Hoist Duty Classification is a system used to categorize hoists based on their intended use and the severity of their working conditions.  It helps users select the appropriate hoist for their specific application, ensuring optimal performance, safety, and longevity. It is also a key element in selecting the right equipment for your needs and avoiding over-use or underestimation of capacity.

The duty cycle of a hoist is essential to determining how well it will perform over time in your specific setting. The classifications are defined by the Hoist Manufacturers Institute (HMI), the European Federation of Materials Handling(FEM), the American Society of Mechanical Engineers(ASME), and the Crane Manufacturers Association of America(CMAA).

What is HMI Hoist Classification?

What is HMI Hoist Classification?

HMI (Hoist Manufacturers Institute) is an organization in the United States that provides standards and guidelines for the design, manufacture, and use of hoists. 

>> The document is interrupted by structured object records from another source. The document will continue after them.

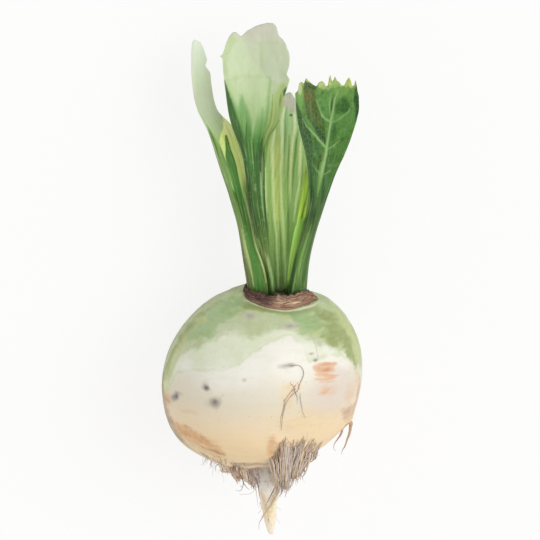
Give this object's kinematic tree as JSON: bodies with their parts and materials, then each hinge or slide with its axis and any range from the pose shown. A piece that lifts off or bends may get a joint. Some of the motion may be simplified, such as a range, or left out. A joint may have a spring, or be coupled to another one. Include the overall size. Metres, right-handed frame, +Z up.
{
  "type": "white beet",
  "caption": "Pale beet lying on its side: round swollen root with a tap root and fine rootlets, a dry collar at the crown and a tuft of trimmed green leaves.",
  "frame": {"origin": "on the surface that the beet lies on, in the middle of the flat spot of the root that rests there", "axes": "+Y along the beet from the tap root to the leaves, +X its right-hand side, +Z up from the surface"},
  "size_m": [0.0917, 0.2404, 0.0892],
  "materials": {
    "root_skin": "satin",
    "collar": "matte",
    "pale_leaf": "satin",
    "left_leaf": "satin",
    "ribbed_leaf": "satin",
    "dark_leaf": "satin",
    "lime_leaf": "satin",
    "rootlet": "matte"
  },
  "bodies": {
    "root": {"root": "root_skin", "crown_collar": "collar", "leaf_front": "pale_leaf", "leaf_left": "left_leaf", "leaf_back": "ribbed_leaf", "leaf_right": "dark_leaf", "leaf_inner": "lime_leaf", "side_root_top": "rootlet", "side_root_top_fork": "rootlet", "side_root_right": "rootlet", "side_root_right_fork": "rootlet", "tap_root_branch": "rootlet", "tap_root_hair": "rootlet", "rootlet_right_upper_01": "rootlet", "rootlet_right_upper_02": "rootlet", "rootlet_right_upper_03": "rootlet", "rootlet_right_upper_04": "rootlet", "rootlet_right_upper_05": "rootlet", "rootlet_right_upper_06": "rootlet", "rootlet_right_upper_07": "rootlet", "rootlet_right_lower_01": "rootlet", "rootlet_right_lower_02": "rootlet", "rootlet_right_lower_03": "rootlet", "rootlet_right_lower_04": "rootlet", "rootlet_right_lower_05": "rootlet", "rootlet_right_lower_06": "rootlet", "rootlet_left_01": "rootlet", "rootlet_left_02": "rootlet", "rootlet_left_03": "rootlet", "rootlet_left_04": "rootlet", "rootlet_left_05": "rootlet", "rootlet_left_06": "rootlet", "rootlet_left_07": "rootlet"}
  },
  "joints": []
}
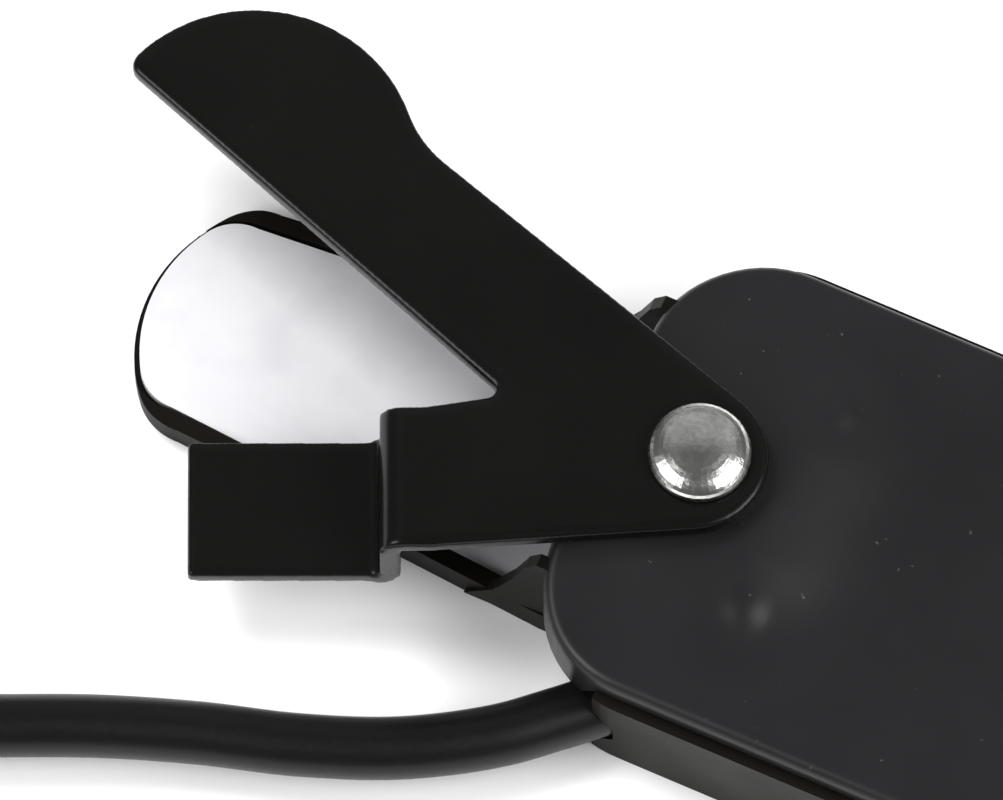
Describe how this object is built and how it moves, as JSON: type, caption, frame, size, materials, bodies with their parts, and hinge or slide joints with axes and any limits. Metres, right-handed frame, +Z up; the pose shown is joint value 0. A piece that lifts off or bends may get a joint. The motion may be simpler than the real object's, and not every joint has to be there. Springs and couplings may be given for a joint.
{
  "type": "manual can opener",
  "caption": "Pressed-steel hand opener: hollow body, tongue plate in a rimmed tray, pivoting thumb lever with a hook tab, and a coated guide rod",
  "frame": {"origin": "where the lever's pivot axis meets the flat underside", "axes": "+X along the hollow body towards its rear end, +Z up out of the cover, the tongue points along -X"},
  "size_m": [0.1776, 0.0729, 0.0197],
  "materials": {
    "base_black": "satin black-brown paint on pressed steel",
    "cover_black": "satin black paint on pressed steel",
    "lever_black": "semi-gloss black enamel on flat steel",
    "plate_steel": "bright satin steel",
    "plain_steel": "plain steel",
    "bright_rivet": "bright plated, lightly scuffed",
    "bush_brass": "plain brass",
    "rod_coating": "satin black plastic coating"
  },
  "bodies": {
    "frame": {"base_shell": "base_black", "tongue_plate": "plate_steel", "plate_rivet_front": "plain_steel", "plate_rivet_rear": "plain_steel", "top_cover": "cover_black", "pivot_bracket": "base_black", "rivet_washer": "plain_steel", "pivot_spacer": "plain_steel", "lever_washer": "plain_steel", "pivot_rivet": "bright_rivet", "rod_core": "plain_steel", "rod_sleeve": "rod_coating", "rod_end_cap": "rod_coating", "rod_clamp": "plain_steel", "clamp_rivet_left": "plain_steel", "clamp_rivet_right": "plain_steel", "rear_post_left": "bright_rivet", "rear_post_right": "bright_rivet", "hang_eyelet": "bright_rivet"},
    "lever": {"thumb_lever": "lever_black", "pivot_bush": "bush_brass"}
  },
  "joints": [
    {"name": "lever_pivot", "type": "hinge", "parent": "frame", "child": "lever", "pos_m": [0, 0, 0.0167], "axis": [0, 0, 1], "range_deg": [-30, 35]}
  ]
}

The HMI defines six duty classifications for hoists:

  1. H1 (Infrequent or Standby): Used infrequently, mainly for standby or emergency purposes.
  2. H2 (Light): Used for light-duty applications with a maximum of 2 lifts per hour and a maximum of 10 lifts per day.
  3. H3 (Standard): Used for moderate-duty applications with a maximum of 5 lifts per hour and a maximum of 50 lifts per day.
  4. H4 (Heavy): Used for heavy-duty applications with a maximum of 10 lifts per hour and a maximum of 100 lifts per day.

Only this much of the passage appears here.